Solvay's quest to mantain market share at the expense of margins and the weakness of the dollar against the euro was reflected particularly deeply in the fourth quarter when the division’s operating income plunged 36% to Euro41m on sales down 3% at Euro616m.

 

The plastics division saw a recovery in specialty polymers’ markets towards the end of the year and an upturn in vinyls in Europe in Q4. However, annual operating income last year tumbled by 37% to Euro155m on sales down 7% at Euro1.80bn. Plastics profits were down 19% to Euro38m in Q4 on sales down 2% at Euro448m.

 

In a review of the full year, Solvay said its specialty polymers unit experienced stable prices but its results were affected by the strong euro, which hit both US results and export margins. In addition, volumes declined because of weakness in end-use markets, except for certain high-performance polymers and fluorinated fluids and elastomers. However, there were recently signs of recovery in the primary markets such as semiconductors and automotive, said Solvay.

 

The vinyls business faced weak world demand for PVC in 2003. said Solvay. European prices and demand improved gradually from August on higher ethylene feedstock prices, although they levelled off at year-end. Business in Latin America, particularly Argentina, benefited from significant competitive advantages and continued its improvement. Asia continued its sustained growth thanks to good volumes and price increases.

 

In the performance compounds business, high density polyethylene (hdPE) compounds experienced significant growth. Polypropylene (PP) compounds were affected by the sluggish American automotive market. PVC compounds suffered from weaker demand, particularly in Europe, and from the increase in PVC prices.

 

The processing division was hit by a 12% fall to Euro70m in operating profits on sales down 5% at Euro1.41bn.

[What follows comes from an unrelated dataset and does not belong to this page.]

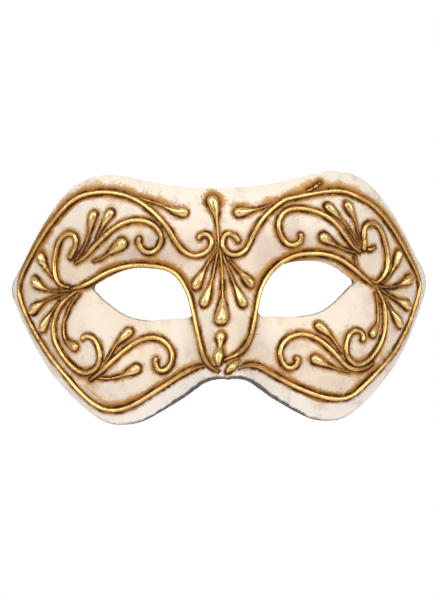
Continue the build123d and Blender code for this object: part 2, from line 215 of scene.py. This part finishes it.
def read_shell():
    welded = copied("mask_shell", "shell_template")
    mesh = welded.data
    whole = BVHTree.FromPolygons(
        [v.co for v in mesh.vertices], [list(p.vertices) for p in mesh.polygons])
    low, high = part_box("mask_shell")
    front_start = whole.find_nearest(Vector((0, low.y, 0)))[2]
    back_start = whole.find_nearest(Vector((0, 5 * MM, 0)))[2]
    front, rim = region(mesh, front_start)
    back, _ = region(mesh, back_start)
    in_eye = [abs(p.x) < 0.36 * (high.x - low.x) and abs(p.z) < 0.2 * (high.z - low.z) for p in rim]
    outline = tree_of([p for p, eye in zip(rim, in_eye) if not eye])
    eyes = tree_of([p for p, eye in zip(rim, in_eye) if eye])
    bpy.data.objects.remove(welded)
    return front, back, outline, eyes


# ---- pieces ----
def make_bead(node, front, seed):
    """One relief stroke: its CAD shape, softened and made a little uneven, as if squeezed by hand."""
    piece = remeshed(copied(node, "gilt_" + node), BEAD_VOXEL, 2)
    points = points_of(piece)
    lift = off(front, points)
    uneven = 0.09 * wobble(points, 4.5 * MM, seed) + 0.035 * wobble(points, 1.4 * MM, seed + 40)
    points = push_out(piece, points, uneven * ramp(lift, 0.1, 0.7))
    give(piece, "lift", off(front, points))
    return piece


def make_shell(front, back, outline, eyes, beads):
    """The moulded shell: gentle waves of papier-mache and a little gesso drawn up to each bead."""
    piece = remeshed(copied("mask_shell", "gesso_shell"), SHELL_VOXEL, 3)
    points = points_of(piece)
    laid = np.vstack([points_of(b) for b in beads])
    bead_tree = tree_of(thinned(laid, 0.35 * MM))
    crowd_tree = tree_of(thinned(laid, 1.2 * MM))
    to_bead = near(bead_tree, points)
    to_front, to_back = off(front, points), off(back, points)
    front_share = to_back / (to_back + to_front + 1e-6)
    facing = ramp(front_share, 0.5, 0.95)
    waves = 0.10 * (1 + wobble(points, 16 * MM, 3)) + 0.035 * wobble(points, 5 * MM, 9)
    waves += 0.012 * wobble(points, 1.8 * MM, 21)
    drawn_up = 0.16 * np.exp(-((to_bead / 0.7) ** 2))
    ragged = 0.12 * wobble(points, 2.2 * MM, 31) * (1 - facing)
    moved = facing * (waves * ramp(to_bead, 0, 2.5) + drawn_up) + ragged
    points = push_out(piece, points, moved)
    give(piece, "front_share", front_share)
    mark_shell(piece, points, outline, eyes, bead_tree, crowd_tree)
    return piece


def mark_shell(piece, points, outline, eyes, bead_tree, crowd_tree):
    """What the shell's material reads: distances, worn places, how far the wash reaches, the painted
    shade of the eye hollows and the painted light on the brow.
    """
    to_outline, to_eye = near(outline, points), near(eyes, points)
    crowd = np.array([crowd_tree.find_n(p, CROWD)[-1][2] for p in points]) / MM
    across, height = np.abs(points[:, 0]) / MM, points[:, 2] / MM
    give(piece, "bead_mm", near(bead_tree, points))
    give(piece, "crowd_mm", crowd)
    give(piece, "outline_mm", to_outline)
    give(piece, "eye_mm", to_eye)
    give(piece, "worn_edge", worn_edge(points, across, height, to_outline, to_eye))
    # painted shade: a greyish lilac over the eye hollows under the brow
    give(piece, "eye_hollow_shade", np.exp(-(((across - 31) / 19) ** 2) - ((height - 13) / 6) ** 2))
    # painted light: the brow and upper mask are made paler, as if lit from above
    give(piece, "brow_painted_light", ramp(height, 14, 30))
    give(piece, "wash_reach", wash_reach(height, crowd, to_outline, to_eye))


def worn_edge(points, across, height, to_outline, to_eye):
    """Where the gesso is rubbed through: the low edge, the tips, the nose arch and the eyes."""
    arch = ramp(-height, 33, 37) * ramp(-across, -46, -30)
    low_edge = ramp(-height, 34, 40) * ramp(-across, -56, -44)
    tip = ramp(across, 79, 82) * ramp(-np.abs(height), -9, -6)
    under_eye = ramp(across, 24, 34) * ramp(-height, -2, 0)
    chewed = 0.5 * wobble(points, 3 * MM, 51) + 0.3 * wobble(points, 1.1 * MM, 52)
    worn = ramp(-to_outline, -0.55, -0.3) * np.maximum(low_edge, tip)
    worn = np.maximum(worn, ramp(-to_outline - chewed, -1.15, -0.85) * arch)
    return np.maximum(worn, ramp(-to_eye, -0.5, -0.28) * under_eye)


def wash_reach(height, crowd, to_outline, to_eye):
    """How many mm the brown wash reaches from a bead."""
    on_flange = ramp(-to_outline, -8.5, -6.5)
    reach = 1.25 + 1.25 * ramp(-crowd, -7, -3.2) + 2.1 * on_flange * ramp(height, 4, 22)
    reach += 1.7 * ramp(-to_eye, -6.5, -3.5) * ramp(height, -4, 3)
    reach += 1.6 * (1 - on_flange) * ramp(-to_outline, -14, -10) * ramp(-height, 26, 38)
    reach -= 0.8 * on_flange * ramp(-height, 0, 12)
    return reach


def make_lining():
    piece = remeshed(copied("inner_lining", "felt_lining"), LINING_VOXEL, 2)
    points = points_of(piece)
    nap = 0.05 * wobble(points, 2.5 * MM, 5) + 0.03 * wobble(points, 0.9 * MM, 15)
    push_out(piece, points, nap)
    return piece


def make_tab(side, seed):
    piece = remeshed(copied(side + "_tie_tab", side + "_paper_tab"), TAB_VOXEL, 2)
    points = points_of(piece)
    creases = 0.10 * wobble(points, 4 * MM, seed) + 0.05 * wobble(points, 1.2 * MM, seed + 8)
    push_out(piece, points, creases)
    return piece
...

However, the processing division distinguished itself from Solvay's other business segments by raising operating profits in Q4. They soared 50% to Euro12m despite sales growth of only 1% to Euro343m.

 

For the full year, Solvay said results from Inergy Automotive Systems were flat due to a weak dollar. Volumes grew, thanks partly to Asia with the startup of a new production facility in Japan and to the recovery in the US market since September. However, volumes remained flat in Europe.

 

Profits in the Pipelife pipes & fittings and industrial films businesses were lower but a recovery had been seen since September. Pipes volumes grew in Central Europe and Scandinavia and numerous measures were taken to improve competitiveness and refocus the business on strategic markets, said Solvay. Industrial films experienced a strong year-end, thanks to a recovery in medical supplies and flexible technical films as well as the good performance of decorative laminates.

 

In the pharmaceuticals division, annual operating income fell 8% (up 2% at constant exchange rates – CER) to Euro243m on turnover down 2% (up 6%) at Euro1.83bn. Fourth quarter earnings dropped 11% to Euro75m on revenues down 2% at Euro462m.

 

Over the 12 months to end December last year, cardiology sales increased 14%, thanks to growth of anti-hypertension medication Teveten. Influvac influenza vaccine revenues grew 13%. Mental health and gastroenterology turnover remained stable but gynaecology/andrology registered a decline of 4%.